• Data listing:
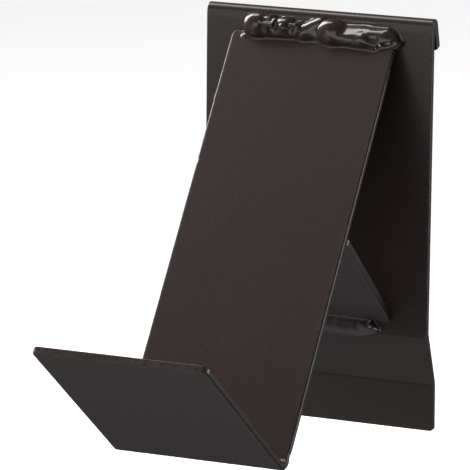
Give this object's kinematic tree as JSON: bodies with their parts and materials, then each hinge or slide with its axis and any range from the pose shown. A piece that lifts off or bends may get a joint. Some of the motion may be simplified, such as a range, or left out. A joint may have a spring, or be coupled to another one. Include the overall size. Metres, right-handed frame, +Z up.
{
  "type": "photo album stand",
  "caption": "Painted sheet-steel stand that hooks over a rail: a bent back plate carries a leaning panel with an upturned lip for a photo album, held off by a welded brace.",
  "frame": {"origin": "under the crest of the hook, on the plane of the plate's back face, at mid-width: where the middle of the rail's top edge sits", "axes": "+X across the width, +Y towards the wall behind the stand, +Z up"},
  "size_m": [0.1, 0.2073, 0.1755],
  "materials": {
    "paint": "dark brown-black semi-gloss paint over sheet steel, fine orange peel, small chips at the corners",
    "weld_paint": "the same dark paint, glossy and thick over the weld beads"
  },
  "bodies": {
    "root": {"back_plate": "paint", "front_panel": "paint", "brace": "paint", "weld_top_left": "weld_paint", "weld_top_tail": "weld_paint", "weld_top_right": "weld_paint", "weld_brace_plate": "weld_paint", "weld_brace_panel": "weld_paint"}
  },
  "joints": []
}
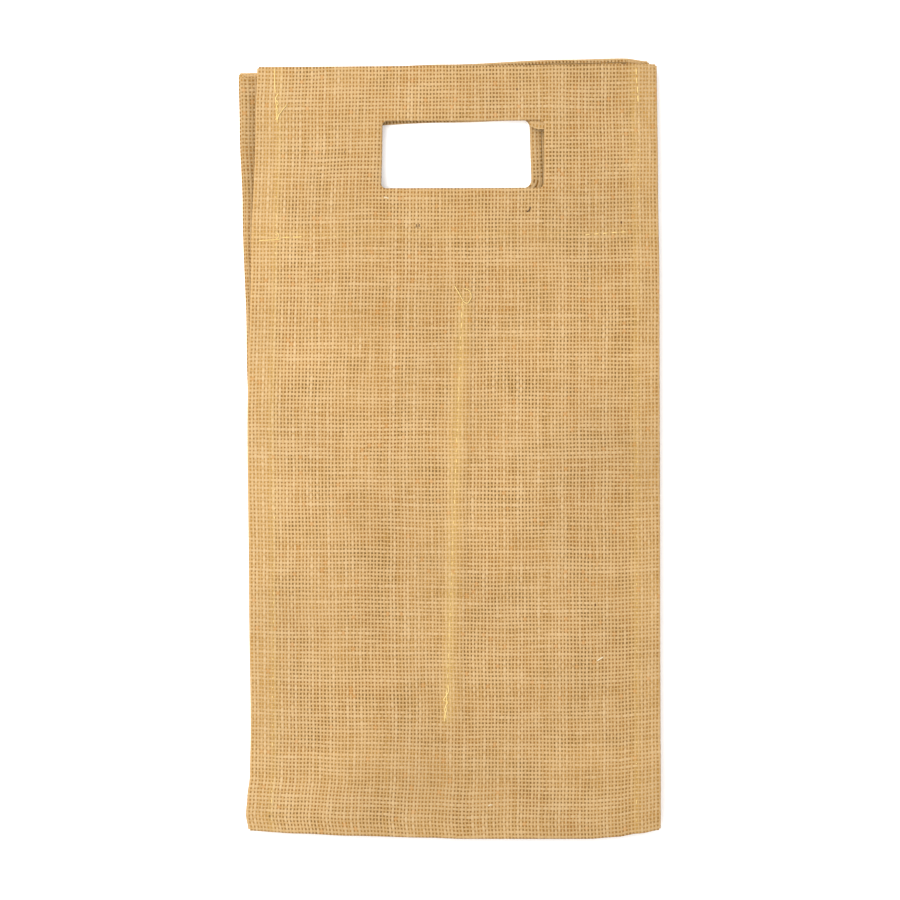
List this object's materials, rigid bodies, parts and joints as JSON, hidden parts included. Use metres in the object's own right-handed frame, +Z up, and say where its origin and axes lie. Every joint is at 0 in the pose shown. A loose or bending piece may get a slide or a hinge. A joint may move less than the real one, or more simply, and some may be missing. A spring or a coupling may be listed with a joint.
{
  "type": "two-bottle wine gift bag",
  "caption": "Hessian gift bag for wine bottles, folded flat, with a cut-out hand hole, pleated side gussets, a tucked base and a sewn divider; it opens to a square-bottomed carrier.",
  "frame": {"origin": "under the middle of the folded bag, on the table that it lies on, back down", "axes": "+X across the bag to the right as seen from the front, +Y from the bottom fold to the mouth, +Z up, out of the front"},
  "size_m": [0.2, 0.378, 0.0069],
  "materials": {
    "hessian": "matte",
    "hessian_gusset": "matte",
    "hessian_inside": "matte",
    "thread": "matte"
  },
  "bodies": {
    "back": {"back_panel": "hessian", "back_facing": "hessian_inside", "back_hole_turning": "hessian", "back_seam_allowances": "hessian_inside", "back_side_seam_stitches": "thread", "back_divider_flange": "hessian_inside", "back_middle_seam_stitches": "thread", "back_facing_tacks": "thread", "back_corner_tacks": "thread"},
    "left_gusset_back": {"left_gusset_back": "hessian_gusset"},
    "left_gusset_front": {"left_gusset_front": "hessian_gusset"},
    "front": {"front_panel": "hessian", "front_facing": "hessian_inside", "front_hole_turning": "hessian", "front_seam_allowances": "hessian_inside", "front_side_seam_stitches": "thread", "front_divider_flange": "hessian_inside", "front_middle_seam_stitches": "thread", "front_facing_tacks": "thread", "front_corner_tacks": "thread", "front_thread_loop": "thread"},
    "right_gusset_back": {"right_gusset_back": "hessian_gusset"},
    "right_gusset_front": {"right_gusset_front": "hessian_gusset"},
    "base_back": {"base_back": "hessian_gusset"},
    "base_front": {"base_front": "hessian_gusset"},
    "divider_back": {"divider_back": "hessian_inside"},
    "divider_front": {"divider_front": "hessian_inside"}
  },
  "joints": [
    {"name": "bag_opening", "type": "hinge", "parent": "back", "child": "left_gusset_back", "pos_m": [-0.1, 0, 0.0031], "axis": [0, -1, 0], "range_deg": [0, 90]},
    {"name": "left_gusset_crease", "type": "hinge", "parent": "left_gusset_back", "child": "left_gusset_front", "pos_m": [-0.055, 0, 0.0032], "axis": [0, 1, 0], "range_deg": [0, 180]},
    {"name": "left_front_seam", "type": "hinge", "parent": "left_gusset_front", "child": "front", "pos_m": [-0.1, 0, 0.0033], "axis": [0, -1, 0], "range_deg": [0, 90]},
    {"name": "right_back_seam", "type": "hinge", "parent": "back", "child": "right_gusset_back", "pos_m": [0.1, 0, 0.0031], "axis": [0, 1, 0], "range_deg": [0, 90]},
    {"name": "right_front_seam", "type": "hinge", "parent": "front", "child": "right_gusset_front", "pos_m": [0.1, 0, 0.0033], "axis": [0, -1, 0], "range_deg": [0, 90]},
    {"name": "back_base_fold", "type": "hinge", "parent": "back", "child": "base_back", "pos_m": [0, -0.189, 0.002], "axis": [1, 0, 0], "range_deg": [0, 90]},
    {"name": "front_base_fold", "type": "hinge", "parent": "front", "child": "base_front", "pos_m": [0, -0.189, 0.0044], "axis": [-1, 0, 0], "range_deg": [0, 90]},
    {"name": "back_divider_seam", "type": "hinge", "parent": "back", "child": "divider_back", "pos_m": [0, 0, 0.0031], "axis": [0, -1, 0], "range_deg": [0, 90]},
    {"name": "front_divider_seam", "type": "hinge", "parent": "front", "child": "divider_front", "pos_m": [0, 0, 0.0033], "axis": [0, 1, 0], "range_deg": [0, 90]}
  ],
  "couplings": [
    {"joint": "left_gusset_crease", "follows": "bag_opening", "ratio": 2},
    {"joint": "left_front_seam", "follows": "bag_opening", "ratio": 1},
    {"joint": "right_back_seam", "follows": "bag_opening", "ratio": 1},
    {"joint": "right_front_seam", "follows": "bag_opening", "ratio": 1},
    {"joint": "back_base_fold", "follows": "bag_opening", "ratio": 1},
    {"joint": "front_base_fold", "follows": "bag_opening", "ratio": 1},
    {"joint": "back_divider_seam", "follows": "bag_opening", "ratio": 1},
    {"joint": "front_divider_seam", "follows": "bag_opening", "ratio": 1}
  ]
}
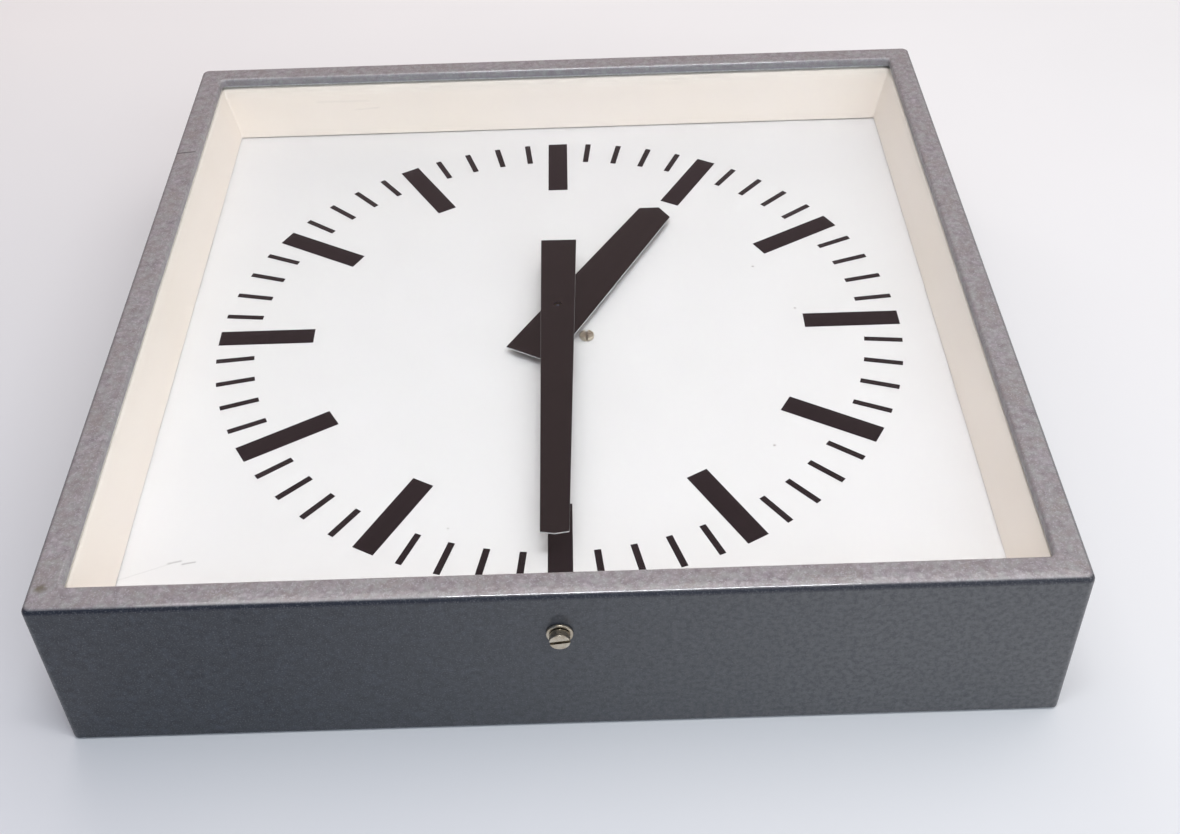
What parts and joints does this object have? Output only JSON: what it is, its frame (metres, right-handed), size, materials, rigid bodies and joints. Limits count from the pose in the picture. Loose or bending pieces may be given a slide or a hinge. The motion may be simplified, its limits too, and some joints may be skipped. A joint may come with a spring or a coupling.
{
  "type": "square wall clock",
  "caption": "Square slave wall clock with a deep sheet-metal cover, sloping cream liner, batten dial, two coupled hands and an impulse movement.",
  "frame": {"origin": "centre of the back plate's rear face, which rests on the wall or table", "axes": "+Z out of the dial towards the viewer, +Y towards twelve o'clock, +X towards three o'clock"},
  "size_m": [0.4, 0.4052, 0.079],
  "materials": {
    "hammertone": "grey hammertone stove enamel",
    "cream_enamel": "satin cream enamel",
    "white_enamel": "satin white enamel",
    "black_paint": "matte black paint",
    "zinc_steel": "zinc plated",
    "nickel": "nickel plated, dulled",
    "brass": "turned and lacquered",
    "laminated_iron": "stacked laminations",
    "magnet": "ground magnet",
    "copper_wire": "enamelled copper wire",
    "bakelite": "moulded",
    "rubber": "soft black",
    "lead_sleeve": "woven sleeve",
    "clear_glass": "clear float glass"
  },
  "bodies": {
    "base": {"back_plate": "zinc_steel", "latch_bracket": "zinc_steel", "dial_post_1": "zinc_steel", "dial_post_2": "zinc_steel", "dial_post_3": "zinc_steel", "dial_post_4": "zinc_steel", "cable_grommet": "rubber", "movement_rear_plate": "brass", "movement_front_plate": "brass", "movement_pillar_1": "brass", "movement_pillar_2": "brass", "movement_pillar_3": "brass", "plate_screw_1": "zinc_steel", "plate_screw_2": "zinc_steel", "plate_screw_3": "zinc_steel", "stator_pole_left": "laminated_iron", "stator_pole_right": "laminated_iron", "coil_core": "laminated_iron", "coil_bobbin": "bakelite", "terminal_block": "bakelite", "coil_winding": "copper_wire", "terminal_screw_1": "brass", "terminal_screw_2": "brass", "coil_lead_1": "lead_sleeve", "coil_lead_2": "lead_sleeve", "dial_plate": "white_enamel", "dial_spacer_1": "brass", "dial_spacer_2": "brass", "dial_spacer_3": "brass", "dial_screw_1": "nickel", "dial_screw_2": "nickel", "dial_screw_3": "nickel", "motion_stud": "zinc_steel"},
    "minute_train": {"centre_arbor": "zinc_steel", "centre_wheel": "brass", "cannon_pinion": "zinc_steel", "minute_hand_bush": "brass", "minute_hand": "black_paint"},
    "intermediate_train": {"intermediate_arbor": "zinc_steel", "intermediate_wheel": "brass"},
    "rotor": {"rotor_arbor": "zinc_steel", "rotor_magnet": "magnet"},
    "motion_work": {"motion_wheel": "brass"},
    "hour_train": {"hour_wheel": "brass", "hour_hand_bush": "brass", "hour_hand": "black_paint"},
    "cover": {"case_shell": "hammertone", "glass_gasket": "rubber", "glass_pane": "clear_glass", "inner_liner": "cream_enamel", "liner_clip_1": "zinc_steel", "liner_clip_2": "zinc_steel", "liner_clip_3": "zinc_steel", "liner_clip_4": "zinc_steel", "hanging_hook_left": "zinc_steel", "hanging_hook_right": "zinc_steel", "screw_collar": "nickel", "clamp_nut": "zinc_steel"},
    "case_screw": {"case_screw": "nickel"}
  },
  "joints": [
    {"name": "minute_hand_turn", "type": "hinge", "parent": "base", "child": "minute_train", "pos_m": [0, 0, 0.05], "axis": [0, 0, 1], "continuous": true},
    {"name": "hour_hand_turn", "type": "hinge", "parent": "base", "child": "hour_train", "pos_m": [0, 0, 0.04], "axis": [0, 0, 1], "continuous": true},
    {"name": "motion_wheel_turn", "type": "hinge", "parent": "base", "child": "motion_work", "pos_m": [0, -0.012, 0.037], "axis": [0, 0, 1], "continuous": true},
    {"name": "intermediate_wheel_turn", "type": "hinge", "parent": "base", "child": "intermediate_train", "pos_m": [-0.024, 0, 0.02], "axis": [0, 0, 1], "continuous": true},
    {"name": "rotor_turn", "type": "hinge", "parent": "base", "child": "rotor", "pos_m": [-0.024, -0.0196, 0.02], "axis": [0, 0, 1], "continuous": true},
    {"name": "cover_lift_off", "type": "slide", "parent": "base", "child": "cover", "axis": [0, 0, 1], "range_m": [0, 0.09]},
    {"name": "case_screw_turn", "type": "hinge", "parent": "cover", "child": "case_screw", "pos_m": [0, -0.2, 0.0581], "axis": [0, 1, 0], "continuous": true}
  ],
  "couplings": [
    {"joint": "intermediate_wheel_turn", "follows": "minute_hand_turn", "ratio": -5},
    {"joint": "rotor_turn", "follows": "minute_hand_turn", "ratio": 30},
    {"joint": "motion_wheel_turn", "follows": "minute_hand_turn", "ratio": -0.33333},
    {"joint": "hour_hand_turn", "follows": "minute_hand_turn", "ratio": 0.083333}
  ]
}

• The request: Collect each line of the entries that has the word "bending", copying it in full.

• Written response:
List this object's materials, rigid bodies, parts and joints as JSON, hidden parts included. Use metres in the object's own right-handed frame, +Z up, and say where its origin and axes lie. Every joint is at 0 in the pose shown. A loose or bending piece may get a slide or a hinge. A joint may move less than the real one, or more simply, and some may be missing. A spring or a coupling may be listed with a joint.
What parts and joints does this object have? Output only JSON: what it is, its frame (metres, right-handed), size, materials, rigid bodies and joints. Limits count from the pose in the picture. Loose or bending pieces may be given a slide or a hinge. The motion may be simplified, its limits too, and some joints may be skipped. A joint may come with a spring or a coupling.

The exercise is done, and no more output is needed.